Print out each entry below exactly, please.

■ PROVIDED INFORMATION
==============================

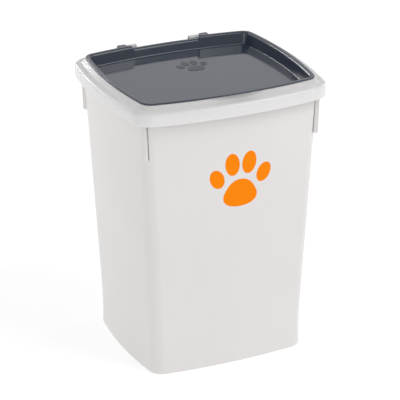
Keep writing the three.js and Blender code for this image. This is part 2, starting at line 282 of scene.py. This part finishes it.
def loft(name, rings, capped):
    """A closed mesh through rings of points. Capped, it has a flat face at each end;
    otherwise its last ring joins its first."""
    count = len(rings[0])
    faces = []
    for r in range(len(rings) - 1 if capped else len(rings)):
        a, b = r * count, (r + 1) % len(rings) * count
        faces += [(a + i, a + (i + 1) % count, b + (i + 1) % count, b + i) for i in range(count)]
    if capped:
        end = (len(rings) - 1) * count
        faces += [tuple(range(count))[::-1], tuple(range(end, end + count))]
    return make(name, np.vstack(rings), faces)


def swept(stations, profile):
    """Rings round the stations, one for each point of the profile."""
    return [ring(stations, out, z) for out, z in profile]


CAP_SHARES = (0.95, 0.9, 0.8, 0.7, 0.6, 0.5, 0.4, 0.3, 0.2, 0.1)


def capped_in(rings):
    """The rings with both end faces drawn in towards the middle, evenly enough to shade well."""
    first = [rings[0] * (share, share, 1) for share in reversed(CAP_SHARES)]
    last = [rings[-1] * (share, share, 1) for share in CAP_SHARES]
    return first + rings + last


SHARP_FROM = 32  # degrees


def smooth(obj):
    """Shades the object smooth but for its sharp edges, and returns it."""
    obj.data.shade_smooth()
    obj.data.set_sharp_from_angle(angle=math.radians(SHARP_FROM))
    weighted = obj.modifiers.new("even normals", "WEIGHTED_NORMAL")
    weighted.keep_sharp = True
    return obj


def combine(obj, other, how):
    """Joins other to obj, or cuts it away, and leaves one mesh."""
    cut = obj.modifiers.new(how, "BOOLEAN")
    cut.operation = how
    cut.solver = "EXACT"
    cut.object = other
    shape = obj.evaluated_get(bpy.context.evaluated_depsgraph_get())
    mesh = bpy.data.meshes.new_from_object(shape)
    obj.modifiers.clear()
    old, obj.data = obj.data, mesh
    mesh.name = obj.name
    bpy.data.meshes.remove(old)
    bpy.data.objects.remove(other)


def hinge_bar(radius, x0, x1, edge=0.0):
    """A round bar on the hinge axis, its ends eased by edge."""
    rings = []
    for x, r in ((x0, radius - edge), (x0 + edge, radius), (x1 - edge, radius), (x1, radius - edge)):
        turns = [2 * math.pi * i / ROUND for i in range(ROUND)]
        circle = [(x, HINGE_Y + r * math.cos(t), HINGE_Z + r * math.sin(t)) for t in turns]
        rings.append(np.array(circle))
    return loft("bar", rings if edge else rings[1:3], True)


def cutter(radius, span, overrun):
    """A bar on the hinge axis that is longer than its span at both ends."""
    return hinge_bar(radius, span[0] - overrun, span[1] + overrun)


SAME_X = 1e-7  # metres


def hinge_plate(outline, x0, x1, edge):
    """A plate across X whose outline is (y, z) from the hinge axis, with its edges rounded."""
    ends = [[(x, HINGE_Y + y, HINGE_Z + z) for y, z in outline] for x in (x0, x1)]
    obj = loft("plate", [np.array(end) for end in ends], True)
    mesh = bmesh.new()
    mesh.from_mesh(obj.data)
    rims = [e for e in mesh.edges if abs(e.verts[0].co.x - e.verts[1].co.x) < SAME_X]
    bmesh.ops.bevel(mesh, geom=rims, offset=edge * MM, segments=3, affect="EDGES", profile=0.5)
    mesh.to_mesh(obj.data)
    mesh.free()
    return obj


def both_sides(part):
    """The part's range of X, and its mirror image."""
    return [part["x"], (-part["x"][1], -part["x"][0])]


# ---- The tub ------------------------------------------------------------------------------

foot = plan(FOOT_PLAN, ribbed=True)
waist = grown(foot, -FOOT_FLARE)
tub_top = grown(plan(RIM_PLAN, ribbed=True), TUB_OUT)


def tub_at(z):
    """Stations on the tub's outer face at height z."""
    if z < UPRIGHT_BELOW:
        return foot + (waist - foot) * (z / UPRIGHT_BELOW)
    middle = (UPRIGHT_BELOW + TAPER_ABOVE) / 2
    bent = min(z, TAPER_ABOVE) - UPRIGHT_BELOW
    straight = max(0, min(z, SKIRT_BOTTOM) - TAPER_ABOVE)
    rise = bent**2 / (2 * (TAPER_ABOVE - UPRIGHT_BELOW)) + straight
    return waist + (tub_top - waist) * (rise / (SKIRT_BOTTOM - middle))


def rib_out(stations, z):
    """How far the corner ribs stand out of the tub at height z, for each station."""
    rise = (z - RIB_BOTTOM + RIB_EASE) / (2 * RIB_EASE)
    if rise <= 0:
        return 0.0
    length = SKIRT_BOTTOM - RIB_BOTTOM
    reach = RIB_LOW + (RIB_HIGH - RIB_LOW) * min(1, max(0, z - RIB_BOTTOM) / length)
    eased = math.sqrt(min(1, rise))
    return reach * eased / (1 + (stations[:, 4] / RIB_HALF) ** RIB_SQUARENESS)


def climb(z0, z1):
    """Heights strictly between two, evenly spaced."""
    count = math.ceil((z1 - z0) / HEIGHT_STEP)
    return [z0 + (z1 - z0) * i / count for i in range(1, count)]


def rib_channels():
    """Round rods along both sides of each rib's root, to be cut away."""
    heights = FLANGE_TOP - FLANGE_THICK - 1, RIB_BOTTOM + CHANNEL["above"]
    high, low = (tub_at(z) for z in heights)
    radius, facets = CHANNEL["radius"], CHANNEL["facets"]
    turns = [2 * math.pi * i / facets for i in range(facets)]
    rods = []
    for corner in np.flatnonzero(low[:, 4] == 0):
        for side in (1, -1):
            ends = []
            for z, station in zip(heights, (high[corner], low[corner])):
                out = np.array([station[2], station[3], 0])
                across = side * np.array([-station[3], station[2], 0])
                middle = np.array([station[0], station[1], z])
                middle = middle + across * (RIB_HALF + CHANNEL["beside"])
                spokes = [math.cos(t) * across + side * math.sin(t) * out for t in turns]
                ends.append(np.array([middle + radius * spoke for spoke in spokes]))
            rods.append(loft("rib channel", ends, True))
    return rods


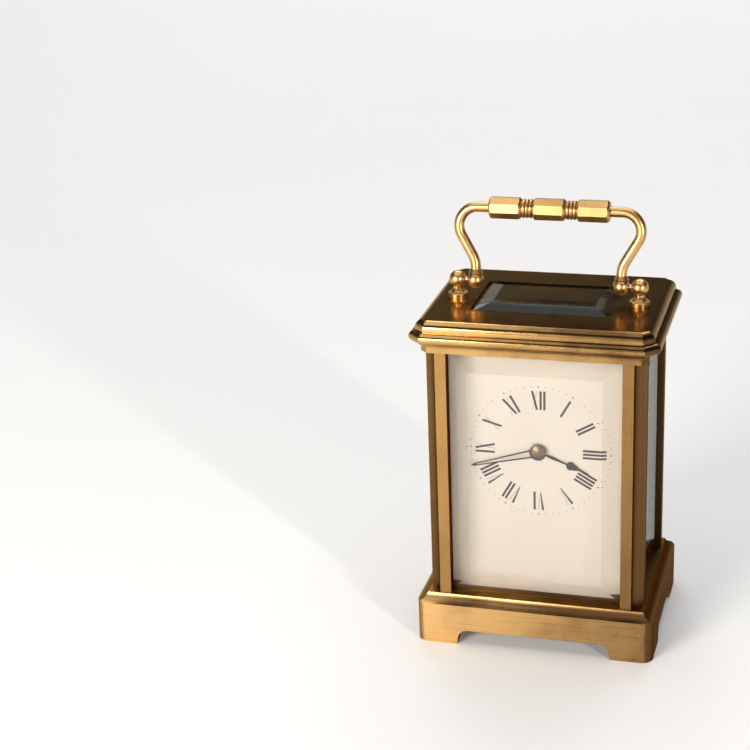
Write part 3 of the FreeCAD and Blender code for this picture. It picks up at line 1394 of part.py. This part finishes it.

==============================

■ SOLUTION TO THIS TASK
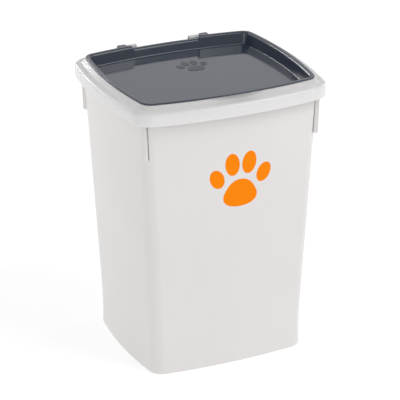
Keep writing the three.js and Blender code for this image. This is part 2, starting at line 282 of scene.py. This part finishes it.
def loft(name, rings, capped):
    """A closed mesh through rings of points. Capped, it has a flat face at each end;
    otherwise its last ring joins its first."""
    count = len(rings[0])
    faces = []
    for r in range(len(rings) - 1 if capped else len(rings)):
        a, b = r * count, (r + 1) % len(rings) * count
        faces += [(a + i, a + (i + 1) % count, b + (i + 1) % count, b + i) for i in range(count)]
    if capped:
        end = (len(rings) - 1) * count
        faces += [tuple(range(count))[::-1], tuple(range(end, end + count))]
    return make(name, np.vstack(rings), faces)


def swept(stations, profile):
    """Rings round the stations, one for each point of the profile."""
    return [ring(stations, out, z) for out, z in profile]


CAP_SHARES = (0.95, 0.9, 0.8, 0.7, 0.6, 0.5, 0.4, 0.3, 0.2, 0.1)


def capped_in(rings):
    """The rings with both end faces drawn in towards the middle, evenly enough to shade well."""
    first = [rings[0] * (share, share, 1) for share in reversed(CAP_SHARES)]
    last = [rings[-1] * (share, share, 1) for share in CAP_SHARES]
    return first + rings + last


SHARP_FROM = 32  # degrees


def smooth(obj):
    """Shades the object smooth but for its sharp edges, and returns it."""
    obj.data.shade_smooth()
    obj.data.set_sharp_from_angle(angle=math.radians(SHARP_FROM))
    weighted = obj.modifiers.new("even normals", "WEIGHTED_NORMAL")
    weighted.keep_sharp = True
    return obj


def combine(obj, other, how):
    """Joins other to obj, or cuts it away, and leaves one mesh."""
    cut = obj.modifiers.new(how, "BOOLEAN")
    cut.operation = how
    cut.solver = "EXACT"
    cut.object = other
    shape = obj.evaluated_get(bpy.context.evaluated_depsgraph_get())
    mesh = bpy.data.meshes.new_from_object(shape)
    obj.modifiers.clear()
    old, obj.data = obj.data, mesh
    mesh.name = obj.name
    bpy.data.meshes.remove(old)
    bpy.data.objects.remove(other)


def hinge_bar(radius, x0, x1, edge=0.0):
    """A round bar on the hinge axis, its ends eased by edge."""
    rings = []
    for x, r in ((x0, radius - edge), (x0 + edge, radius), (x1 - edge, radius), (x1, radius - edge)):
        turns = [2 * math.pi * i / ROUND for i in range(ROUND)]
        circle = [(x, HINGE_Y + r * math.cos(t), HINGE_Z + r * math.sin(t)) for t in turns]
        rings.append(np.array(circle))
    return loft("bar", rings if edge else rings[1:3], True)


def cutter(radius, span, overrun):
    """A bar on the hinge axis that is longer than its span at both ends."""
    return hinge_bar(radius, span[0] - overrun, span[1] + overrun)


SAME_X = 1e-7  # metres


def hinge_plate(outline, x0, x1, edge):
    """A plate across X whose outline is (y, z) from the hinge axis, with its edges rounded."""
    ends = [[(x, HINGE_Y + y, HINGE_Z + z) for y, z in outline] for x in (x0, x1)]
    obj = loft("plate", [np.array(end) for end in ends], True)
    mesh = bmesh.new()
    mesh.from_mesh(obj.data)
    rims = [e for e in mesh.edges if abs(e.verts[0].co.x - e.verts[1].co.x) < SAME_X]
    bmesh.ops.bevel(mesh, geom=rims, offset=edge * MM, segments=3, affect="EDGES", profile=0.5)
    mesh.to_mesh(obj.data)
    mesh.free()
    return obj


def both_sides(part):
    """The part's range of X, and its mirror image."""
    return [part["x"], (-part["x"][1], -part["x"][0])]


# ---- The tub ------------------------------------------------------------------------------

foot = plan(FOOT_PLAN, ribbed=True)
waist = grown(foot, -FOOT_FLARE)
tub_top = grown(plan(RIM_PLAN, ribbed=True), TUB_OUT)


def tub_at(z):
    """Stations on the tub's outer face at height z."""
    if z < UPRIGHT_BELOW:
        return foot + (waist - foot) * (z / UPRIGHT_BELOW)
    middle = (UPRIGHT_BELOW + TAPER_ABOVE) / 2
    bent = min(z, TAPER_ABOVE) - UPRIGHT_BELOW
    straight = max(0, min(z, SKIRT_BOTTOM) - TAPER_ABOVE)
    rise = bent**2 / (2 * (TAPER_ABOVE - UPRIGHT_BELOW)) + straight
    return waist + (tub_top - waist) * (rise / (SKIRT_BOTTOM - middle))


def rib_out(stations, z):
    """How far the corner ribs stand out of the tub at height z, for each station."""
    rise = (z - RIB_BOTTOM + RIB_EASE) / (2 * RIB_EASE)
    if rise <= 0:
        return 0.0
    length = SKIRT_BOTTOM - RIB_BOTTOM
    reach = RIB_LOW + (RIB_HIGH - RIB_LOW) * min(1, max(0, z - RIB_BOTTOM) / length)
    eased = math.sqrt(min(1, rise))
    return reach * eased / (1 + (stations[:, 4] / RIB_HALF) ** RIB_SQUARENESS)


def climb(z0, z1):
    """Heights strictly between two, evenly spaced."""
    count = math.ceil((z1 - z0) / HEIGHT_STEP)
    return [z0 + (z1 - z0) * i / count for i in range(1, count)]


def rib_channels():
    """Round rods along both sides of each rib's root, to be cut away."""
    heights = FLANGE_TOP - FLANGE_THICK - 1, RIB_BOTTOM + CHANNEL["above"]
    high, low = (tub_at(z) for z in heights)
    radius, facets = CHANNEL["radius"], CHANNEL["facets"]
    turns = [2 * math.pi * i / facets for i in range(facets)]
    rods = []
    for corner in np.flatnonzero(low[:, 4] == 0):
        for side in (1, -1):
            ends = []
            for z, station in zip(heights, (high[corner], low[corner])):
                out = np.array([station[2], station[3], 0])
                across = side * np.array([-station[3], station[2], 0])
                middle = np.array([station[0], station[1], z])
                middle = middle + across * (RIB_HALF + CHANNEL["beside"])
                spokes = [math.cos(t) * across + side * math.sin(t) * out for t in turns]
                ends.append(np.array([middle + radius * spoke for spoke in spokes]))
            rods.append(loft("rib channel", ends, True))
    return rods


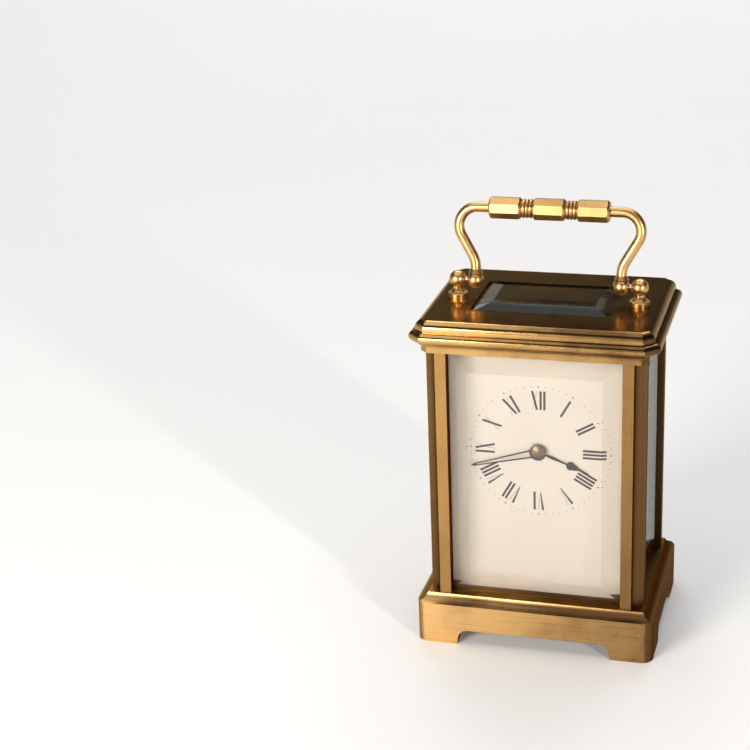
Write part 3 of the FreeCAD and Blender code for this picture. It picks up at line 1394 of part.py. This part finishes it.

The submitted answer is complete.